Приведем другие примеры. Алкоголизм, наркоманию, различные отклонения в сексуальном или пищевом поведении можно рассматривать как крайние проявления грехов, связанных с телом. Казалось бы, именно в этой сфере аскеза, «умерщвление плоти» (в смысле – тела и его потребностей), будет как нельзя кстати. Но это верно только в том случае, если допустить, что грехом руководит стремление к удовольствию. Однако, если мы допускаем, что грех – это влечение к смерти, невозможность получать удовольствие, то аскетическая формула «молиться, поститься, каяться», укоренившаяся в массовом сознании может иметь ровно противоположный эффект, усугубить уже имеющиеся проблемы, например, депрессией. Дело в том, что алкоголь (если мы говорим именно об алкогольной зависимости), защищает человека от непереносимых чувств тревоги, вины, стыда, которые разрушают человека изнутри. Такой человек остро нуждается в живых эмоциональных отношениях, которых в его жизни всегда было недостаточно, в полноценной жизни, лишенной стыда и тревоги, однако его душевных сил достаточно лишь для того, чтобы найти лишь иллюзию подобной жизни и в алкоголе. Если говорить о наркомании, то, поскольку наркотики в большинстве случаев нелегальны, то к мотивам наркозависимого добавляется еще антисоциальный элемент – противостояние обществу. Наркозависимый человек не способен удовлетворять потребности в общении, отдыхе, эмоциональной близости с помощью других людей, как это обычно происходит у здорового человека, поэтому использует в этих целях наркотики. Похожие мотивы – поиск любви, близких отношений, защита от тревоги, вины и стыда – движут людьми, которых можно было бы обвинить в грехе чревоугодия, блуда и, пожалуй, во всех остальных грехах. Такие люди часто травмированы настолько, что неспособны получать радость от жизни, общения с близкими, с Богом. Даже идея суровой аскезы может быть для них ближе и понятнее, чем удовольствие, поскольку аскеза, которая не стоит на службе удовольствия – это то же самое саморазрушение, только в другой форме (так же как анорексия – обратная сторона булимии).

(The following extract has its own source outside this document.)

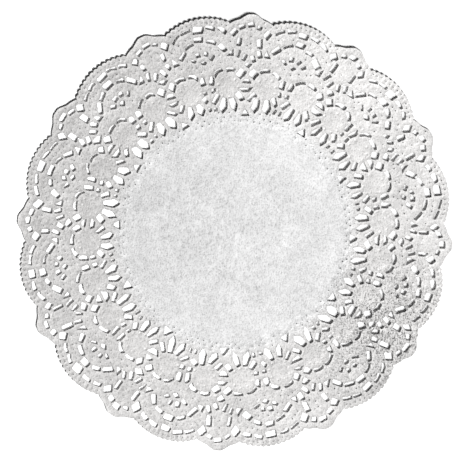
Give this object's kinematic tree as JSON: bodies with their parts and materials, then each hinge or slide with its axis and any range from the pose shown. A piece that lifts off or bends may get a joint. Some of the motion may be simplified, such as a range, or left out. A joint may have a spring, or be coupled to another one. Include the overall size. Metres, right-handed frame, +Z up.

«Я говорю: поступайте по духу, и вы не будете исполнять вожделений плоти, ибо плоть желает противного духу, а дух – противного плоти», говорит Апостол. Несправедливо думать, что под плотью Апостол подразумевает тело, поясняет Иоанн Златоуст. Потому что тело – это инструмент, нечто пассивное, оно не может желать. Телесная природа прекрасна, как и всё, сотворенное Богом. Под плотью, говорит Златоуст, Апостол подразумевает злую волю человека, противостоять которой можно лишь поступая по духу (а не ограничивая ее). Похоже, что ограничивать злую волю в надежде победить грех бессмысленно – об этом говорит не только Священное Писание, но и данные глубинной психологии, психоанализа, как мы пытались показать выше через понятие влечения к смерти. Грех, злая воля, влечение к смерти – это не распущенность, а нечто более серьезное, масштабы чего невозможно осознать, а значит – контролировать, ограничивать. Кроме этого, в основании греха часто лежит патологическое чувство стыда и тревоги, стремление к саморазрушению, поэтому он может быть побежден только в атмосфере любви, свободы, принятия. Пожалуй, аскеза могла бы быть плодотворной, если она органично и свободно вписывалась бы в эту атмосферу – в такую атмосфере, где человек мог бы принять собственную природу, а также, возвращаясь к опыту сирийских мистиков, «изумляться» красотой смыслов Священного Писания. Пожалуй, именно это, а не страх, свод правил, запретов и традиций для многих делает Церковь благоприятным местом для духовного преображения.